AGPhil 5: Foundations of Quantum Mechanics I

AGPhil 5.2: Talk

Wednesday, March 12, 2025, 14:30–15:00, HS XVII

How can we detect localized particles? — •Alexander Niederklapfer — London School of Economics and Political Science, United Kingdom

The consensus in philosophy of physics is that quantum field theories are, on the fundamental level, not about particles. However, almost all contact of the theories with empirical observations happens in terms of particle experiments.
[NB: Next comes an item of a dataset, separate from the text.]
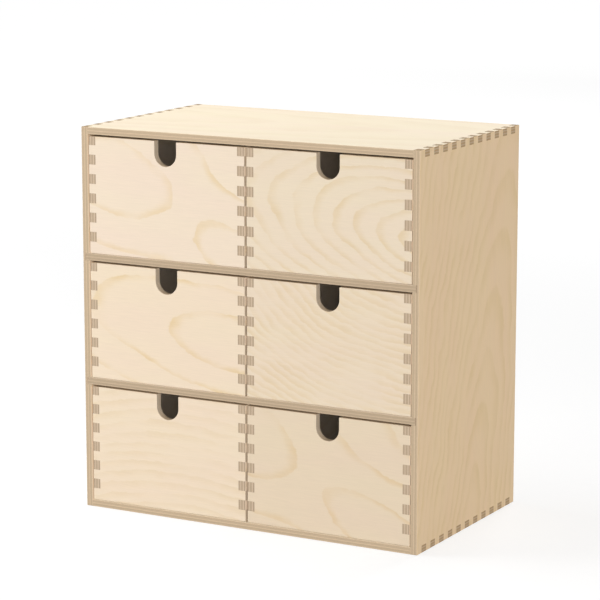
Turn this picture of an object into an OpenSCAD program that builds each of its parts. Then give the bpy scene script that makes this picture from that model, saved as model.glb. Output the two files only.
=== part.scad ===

Thus, it is an important task to recover the particle phenomenology from the theory, and one of the main aspects of this is localizability: there are several no-go theorems that show that there cannot be localized states in quantum field theories, and there are as many attempts to reconcile this with the appearance of being able to detect localized particles in experiment.

I compare approaches by Wallace, Halvorson and Clifton, Haag, and Buchholz in terms of their ontological commitments about the non-localizability of physical systems. While some of them employ mathematically similar methods to recover a particle notion, I propose that the differences of the approaches can be attributed to the different stances on the representational relations of the theory not only with the physical systems themselves, but, more importantly, the representation and role of the actual particle measurement devices and methods. This, in turn, shows that some of the reasons to reject a particle ontology for QFTs rest on assumptions about measurement that are still controversially discussed in the literature.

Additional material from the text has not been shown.